Ce succès est intimement lié aux firmes étrangères qui ont massivement investi dans des usines britanniques: Nissan, Toyota, BMW (avec la marque Mini), Ford, General Motors (marque Vauxhall)… Côté haut de gamme, Bentley appartient à Volkswagen tandis que Jaguar Land Rover est la propriété de l’indien Tata Motors.

A court terme, la possible récession économique et la prudence des consommateurs après le résultat choc du référendum du 23 juin pourraient avoir un effet néfaste dans le pays, jusqu’ici un marché solide avec 2,6 millions d’immatriculations l’an dernier.

“Tout ralentissement économique lié au Brexit aura un impact sur les ventes de voitures au Royaume-Uni”, met en garde David Bailey, professeur à la Aston Business School.

Mais l’industrie s’inquiète surtout des conséquences à plus long terme, dans un climat d’incertitude politique prononcé. Le pays doit encore déclencher le fameux article 50 pour prendre la porte de l’UE et son futur Premier ministre devra négocier le type de relations commerciales qu’il veut établir avec les 27.

“Le gros sujet est l’énorme incertitude qui pèse sur les relations commerciales futures avec l’Europe”, souligne David Bailey.

Au nom des constructeurs, Mike Hawes réclame ainsi “un accès plein et sans restriction au marché unique, maintenant et à l’avenir”. Mais les Européens ont déjà fait savoir que cela ne serait pas possible sans solides contreparties.

Or cet accès est vital pour les grands groupes automobiles qui avaient investi en Grande-Bretagne pour en faire une porte d’entrée vers le marché européen.

‘Wait and see’

Que vont-ils faire maintenant ? “Wait and see”, répond Johan van Zyl, le patron de Toyota en Europe. “Je ne vois pas de changement immédiat dans notre activité au Royaume-Uni”, où sont implantées deux usines, assure-t-il, alors que les investissements pour ces prochaines années ont déjà été lancés.

“Les décisions concernant le long terme dépendront du résultat des négociations” entre le Royaume-Uni et l’UE, ajoute-t-il.

D’autres se montrent tout aussi prudents, avec une pointe de menace.
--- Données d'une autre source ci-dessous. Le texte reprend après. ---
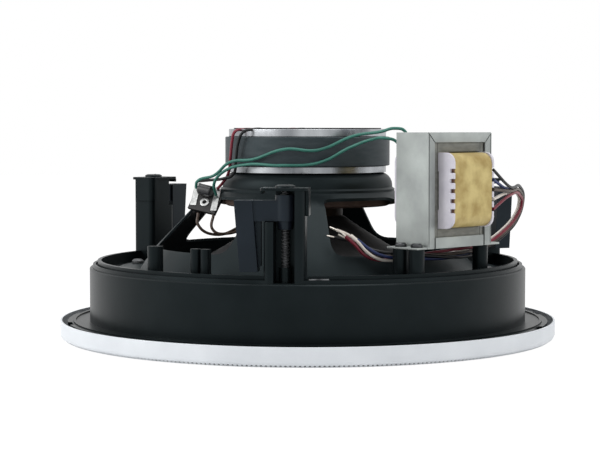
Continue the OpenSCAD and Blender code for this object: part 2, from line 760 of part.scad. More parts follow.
// The rubber surround: a half roll between the cone and the basket
module surround() {
    mid = (surround_in + 0.8 + roll_r) / 2;
    roll = (roll_r - surround_in - 0.8) / 2;
    z = deck_z - land_t;
    arc = [for (a = [180:22.5:360]) [cos(a), sin(a)]];
    color([0.1, 0.1, 0.1])
    rotate_extrude() polygon(concat(
        [[land_r, z]], [for (i = [len(arc) - 1:-1:0]) [mid + roll * arc[i][0], z + roll * arc[i][1]]],
        [[surround_in, z], [surround_in, z + land_t]],
        [for (p = arc) [mid + (roll - land_t) * p[0], z + land_t + (roll - land_t) * p[1]]],
        [[land_r, z + land_t]]));
}

// The ring that clamps the surround's edge
module gasket() {
    color([0.09, 0.09, 0.09])
    translate([0, 0, deck_z - land_t - 2]) difference() {
        cylinder(h = 2, r = land_r);
        translate([0, 0, -1]) cylinder(h = 4, r = roll_r + fit_fixed);
    }
}

// The hollow stem that carries the tweeter in front of the cone
module tweeter_stem() {
    color([0.15, 0.15, 0.15])
    difference() {
        translate([0, 0, tweeter_back]) cylinder(h = seat_z + stem_in - tweeter_back, r = stem_r);
        translate([0, 0, tweeter_back - 1]) cylinder(h = seat_z, r = stem_bore);
    }
}

// The tweeter's cup
module tweeter_housing() {
    color([0.12, 0.12, 0.12])
    translate([0, 0, tweeter_front]) difference() {
        cylinder(h = tweeter_h, r = tweeter_r);
        translate([0, 0, -1]) cylinder(h = tweeter_h + 1 - tweeter_wall, r = tweeter_r - tweeter_wall);
        cylinder(h = tweeter_h + 1, r = stem_bore);
    }
}

// The tweeter's small magnet
module tweeter_magnet() {
    color("silver")
    translate([0, 0, tweeter_front + tweeter_plate_t + 1.5])
        cylinder(h = tweeter_h - tweeter_plate_t - 1.5 - tweeter_wall, r = dome_r + 1);
}

// The tweeter's dome
module tweeter_dome() {
    rise = 5;
    ball = (dome_r * dome_r + rise * rise) / (2 * rise);
    base = tweeter_front + tweeter_plate_t + 0.7;
    color([0.3, 0.3, 0.32])
    difference() {
        intersection() {
            translate([0, 0, base - rise + ball]) sphere(r = ball);
            translate([0, 0, base - rise - 1]) cylinder(h = rise + 1, r = dome_r);
        }
        translate([0, 0, base - rise + ball]) sphere(r = ball - 0.4);
    }
}

// The tweeter's front ring, flared towards the room
module tweeter_plate() {
    color([0.12, 0.12, 0.12])
    translate([0, 0, tweeter_front]) difference() {
        cylinder(h = tweeter_plate_t, r = tweeter_r - tweeter_wall - fit_fixed);
        translate([0, 0, -0.01])
            cylinder(h = tweeter_plate_t + 0.02, r1 = dome_r + 5, r2 = dome_r + fit_pass);
    }
}

// The terminal board of black fibre sheet
module terminal_board() {
    color([0.1, 0.1, 0.1])
    at_board() difference() {
        translate([-board_l / 2, -board_w / 2, 0]) cube([board_l, board_w, board_t]);
        translate([0, 0, -1]) cylinder(h = board_t + 2, d = rivet_d + 2 * fit_fixed);
    }
}

// One tinned tag, with its soldering hole
module terminal_tag(x, low, high) {
    color("gainsboro")
    at_board() translate([x, 0, board_t]) rotate([0, 0, 12]) difference() {
        translate([-tag_w / 2, low, 0]) cube([tag_w, high - low, tag_t]);
        translate([0, high - 2, -1]) cylinder(h = tag_t + 2, d = 1.6, $fn = 24);
    }
}

module terminal_tag_left() {
    terminal_tag(-6.4, -3.5, 10.5);
}

module terminal_tag_right() {
    terminal_tag(6.2, -4, 11);
}

// The hollow rivet that holds the board on its tab
module terminal_rivet() {
    color("gainsboro")
    at_board() difference() {
        union() {
            translate([0, 0, -tab_t - 0.6]) cylinder(h = 0.6, d = rivet_d + 2);
            translate([0, 0, -tab_t - 0.6]) cylinder(h = tab_t + board_t + 1, d = rivet_d);
            translate([0, 0, board_t]) cylinder(h = 0.6, d = rivet_d + 2);
        }
        translate([0, 0, -tab_t - 2]) cylinder(h = tab_t + board_t + 4, d = rivet_d - 1);
    }
}

// The capacitor in the tweeter's feed, lying on the board
module tweeter_capacitor() {
    color([0.16, 0.16, 0.17])
    at_board() translate([-1, board_w / 2, board_t + capacitor_d / 2 + fit_pass])
        rotate([0, 90, 0]) cylinder(h = 8, d = capacitor_d, center = true);
}

// The laminated core with its two windows
module transformer_core() {
    window_l = bobbin_l + 2 * window_gap;
    window_h = (coil_block_h - limb_h) / 2 + window_gap;
    color([0.45, 0.43, 0.4])
    at_transformer() translate([0, 0, core_mid]) difference() {
        cube([core_w, stack, core_h], center = true);
        for (side = [-1, 1]) translate([0, 0, side * (limb_h + window_h) / 2])
            cube([window_l, stack + 2, window_h], center = true);
    }
}

// The galvanised frame: two sides, a top, folded lips and feet
module transformer_frame() {
    side_in = half_w + 0.05;
    top_z = core_low + core_h + 0.05;
    lip_out = half_stack + frame_t + 0.05;
    color("lightgray")
    at_transformer() difference() {
        union() {
            for (side = [-1, 1]) {
                translate([side * (side_in + frame_t / 2), 0, (trafo_low + top_z + frame_t) / 2])
                    cube([frame_t, 2 * lip_out, top_z + frame_t - trafo_low], center = true);
                translate([side * (side_in + foot_l / 2), 0, trafo_low + frame_t / 2])
                    cube([foot_l, 2 * lip_out - 1, frame_t], center = true);
                for (face = [-1, 1])
                    translate([side * (side_in + frame_t - frame_lip / 2),
                        face * (lip_out - frame_t / 2), (trafo_low + top_z + frame_t) / 2])
                        cube([frame_lip, frame_t, top_z + frame_t - trafo_low], center = true);
            }
            translate([0, 0, top_z + frame_t / 2])
                cube([2 * side_in, 2 * lip_out, frame_t], center = true);
            for (face = [-1, 1])
                translate([0, face * (lip_out - frame_t / 2), top_z + frame_t - frame_lip / 2])
                    cube([2 * side_in, frame_t, frame_lip], center = true);
        }
        for (p = foot_posts)
            translate([p[0], p[1], trafo_low - 1]) cylinder(h = frame_t + 2, d = post_bore_d + 0.4);
    }
}

// The strap that closes the frame below the core
module transformer_strap() {
    strap_l = 2 * (half_w + 0.05 + frame_t - frame_lip) - 2;
    color("lightgray")
    at_transformer() union() {
        translate([-strap_l / 2, -half_stack - 0.5, trafo_low])
            cube([strap_l, stack + 0.5, frame_t]);
        translate([-strap_l / 2, -half_stack - 0.05 - frame_t, trafo_low])
            cube([strap_l, frame_t, frame_lip + 0.6]);
    }
}

// Cross-section of the coil at a given inset, in the plane across its length
module coil_section(inset, r) {
    polygon(round_rect(-coil_half_n + inset, coil_half_n - inset,
        -coil_block_h / 2 + inset, coil_block_h / 2 - inset, r));
}

// Hole of the bobbin round the centre limb, grown by a wall
module limb_section(grow) {
    square([stack + 2 * (limb_gap + grow), limb_h + 2 * (limb_gap + grow)], center = true);
}

// Turns a cross-section so that it runs along the coil
module along_coil(from, to) {
    at_transformer() translate([from, 0, core_mid]) rotate([90, 0, 90])
        linear_extrude(to - from) children();
}

// The nylon bobbin: a tube and two flanges, one with notches for the leads
module transformer_bobbin() {
    half = bobbin_l / 2;
    color([0.93, 0.92, 0.95])
    difference() {
        union() {
            along_coil(-half, half) difference() {
                limb_section(bobbin_wall);
                limb_section(0);
            }
            for (side = [-1, 1])
                along_coil(side < 0 ? -half : half - flange_sheet,
                    side < 0 ? -half + flange_sheet : half) difference() {
                    coil_section(0, 5);
                    limb_section(0);
                }
        }
        for (k = [-2:2]) for (side = [-1, 1]) at_transformer()
            translate([side * (half - flange_sheet / 2), -coil_half_n + 1, core_mid + 5 * k])
                cube([flange_sheet + 1, 3, 2], center = true);
    }
}

// The copper winding on the bobbin
module transformer_winding() {
    half = bobbin_l / 2 - flange_sheet;
    color("peru")
    along_coil(-half, half) difference() {
        coil_section(wrap_t + 0.3, 5.5);
        limb_section(bobbin_wall);
    }
}

// The paper wrapped round the winding
module transformer_wrap() {
    half = bobbin_l / 2 - flange_sheet - 0.1;
    color([0.85, 0.74, 0.5])
    along_coil(-half, half) difference() {
        coil_section(0.3, 6);
        coil_section(wrap_t + 0.3, 5.5);
    }
}

// The screws that hold the transformer's feet on the posts
module transformer_screws() {
    color("silver")
    at_transformer() for (p = foot_posts)
        translate([p[0], p[1], 0]) {
            translate([0, 0, post_z - foot_screw_l])
                cylinder(h = foot_screw_l + frame_t + 0.2, d = post_bore_d - 0.1);
            translate([0, 0, post_z + frame_t]) cylinder(h = foot_head_h * 0.6, d = foot_head_d);
            translate([0, 0, post_z + frame_t + foot_head_h * 0.6])
                cylinder(h = foot_head_h * 0.4, d1 = foot_head_d, d2 = foot_head_d * 0.7);
        }
}

module lead_green_1() {
    color([0.3, 0.5, 0.45]) lead(green_1_path, lead_d);
}

module lead_green_2() {
    color([0.3, 0.5, 0.45]) lead(green_2_path, lead_d);
}

module lead_red() {
    color([0.5, 0.15, 0.2]) lead(red_path, lead_d);
}

module lead_black() {
    color([0.08, 0.08, 0.08]) lead(black_path, lead_d);
}

module tinsel_lead_1() {
    color([0.35, 0.22, 0.18]) lead(tinsel_1_path, lead_d);
}

module tinsel_lead_2() {
    color([0.35, 0.22, 0.18]) lead(tinsel_2_path, lead_d);
}

module tap_lead_black() {
    color([0.1, 0.12, 0.13]) lead(tap_path(2, 0.5, -1.3, 15), lead_d);
}

module tap_lead_blue() {
    color([0.15, 0.18, 0.3]) lead(tap_path(1, -0.5, -0.65, 13), lead_d);
}

module tap_lead_white() {
    color([0.85, 0.82, 0.8]) lead(tap_path(-1, -0.5, 0.65, 15), lead_d);
}

module tap_lead_red() {
    color([0.6, 0.2, 0.27]) lead(tap_path(-2, 0.5, 1.3, 14), lead_d);
}

module tap_lead_brown() {
    color([0.4, 0.33, 0.28]) lead(tap_path(0, 0.5, 0, 14), lead_d);
}

grille();
baffle();
clamp_dog(0);  // clamp_dog_1
clamp_dog(1);  // clamp_dog_2
clamp_dog(2);  // clamp_dog_3
clamp_screw(0);  // clamp_screw_1
clamp_screw(1);  // clamp_screw_2
clamp_screw(2);  // clamp_screw_3
clamp_cap(0);  // clamp_cap_1
clamp_cap(1);  // clamp_cap_2
clamp_cap(2);  // clamp_cap_3
cable_anchor();
basket();
basket_screws();
front_plate();
magnet();
back_plate();
rear_label();
voice_coil_former();
voice_coil_winding();
cone();
spider();
surround();
gasket();
tweeter_stem();
tweeter_housing();
tweeter_magnet();
tweeter_dome();
tweeter_plate();
terminal_board();
terminal_tag_left();
terminal_tag_right();
terminal_rivet();
tweeter_capacitor();
transformer_core();
transformer_frame();
transformer_strap();
transformer_bobbin();
transformer_winding();
transformer_wrap();
transformer_screws();
lead_green_1();
lead_green_2();
lead_red();
lead_black();
tinsel_lead_1();
tinsel_lead_2();
tap_lead_black();
tap_lead_blue();
tap_lead_white();
tap_lead_red();
tap_lead_brown();
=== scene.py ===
"""An in-ceiling loudspeaker with a line transformer, lying face down on its grille.

Metres. The origin is at the bottom centre of the grille, and +Z points away from the room.
"""

import math

import bpy
from mathutils import Matrix, Vector


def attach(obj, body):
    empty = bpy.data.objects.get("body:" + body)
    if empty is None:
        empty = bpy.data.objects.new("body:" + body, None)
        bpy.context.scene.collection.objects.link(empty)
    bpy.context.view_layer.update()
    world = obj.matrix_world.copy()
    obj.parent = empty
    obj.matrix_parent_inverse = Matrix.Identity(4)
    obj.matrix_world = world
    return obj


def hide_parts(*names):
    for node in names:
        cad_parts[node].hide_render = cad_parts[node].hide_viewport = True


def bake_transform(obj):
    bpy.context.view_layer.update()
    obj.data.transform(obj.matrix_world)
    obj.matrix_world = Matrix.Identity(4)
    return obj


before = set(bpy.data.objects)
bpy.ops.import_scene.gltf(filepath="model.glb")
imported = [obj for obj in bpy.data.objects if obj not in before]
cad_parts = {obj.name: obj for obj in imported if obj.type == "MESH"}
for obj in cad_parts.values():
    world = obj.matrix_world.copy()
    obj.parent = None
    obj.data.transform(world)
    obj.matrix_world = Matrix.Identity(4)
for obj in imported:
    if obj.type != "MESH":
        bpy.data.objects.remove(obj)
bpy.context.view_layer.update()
bpy.ops.object.select_all(action="DESELECT")

# The camera stands level with the magnet, nearly a metre away, and looks slightly down on the
# speaker.
camera_place = (-0.0041, -0.943, 0.1151)
camera_dip = 3.33
camera_lens = 103.1
sensor_width = 36
bpy.ops.object.camera_add(location=camera_place, rotation=(math.radians(90 - camera_dip), 0, 0))
camera = bpy.context.object
camera.name = "camera"
camera.data.sensor_width = sensor_width
camera.data.lens = camera_lens
bpy.context.scene.camera = camera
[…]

Jim Farley, le patron de Ford pour l’Europe, avait prévenu dès vendredi qu’il prendrait “toute mesure nécessaire” pour s’assurer que son activité européenne “demeure compétitive”.

L’autre grand sujet pour les constructeurs est la possibilité d’embaucher des étrangers face au déficit de main d’oeuvre dans le pays. “Avec déjà plus de 5.000 postes vacants, il ne devrait pas y avoir de barrière pour embaucher des personnes qualifiées en provenance de l’UE et au-delà”, plaide Mike Hawes.

Mais quels que soient les efforts pour conserver une relation étroite avec l’Europe, le Royaume-Uni n’aura à l’avenir plus aucune influence sur les réglementations élaborées par l’UE. “Les réglementations ne vont pas disparaître, elle vont même devenir plus importantes avec le développement des voitures connectées et autonomes”, souligne David Bailey.

“Jaguar Land Rover, par exemple, devra compter sur le gouvernement slovaque pour le représenter au niveau européen”, prédit l’universitaire.

Le constructeur haut de gamme anglais s’est en effet lancé dans la construction d’une usine à Nitra, en Slovaquie. “Nous n’avons aucune hésitation à poursuivre ce projet particulier, qui est énorme pour l’entreprise”, a justement confirmé mercredi Adrian Hallmark, directeur de la stratégie du groupe.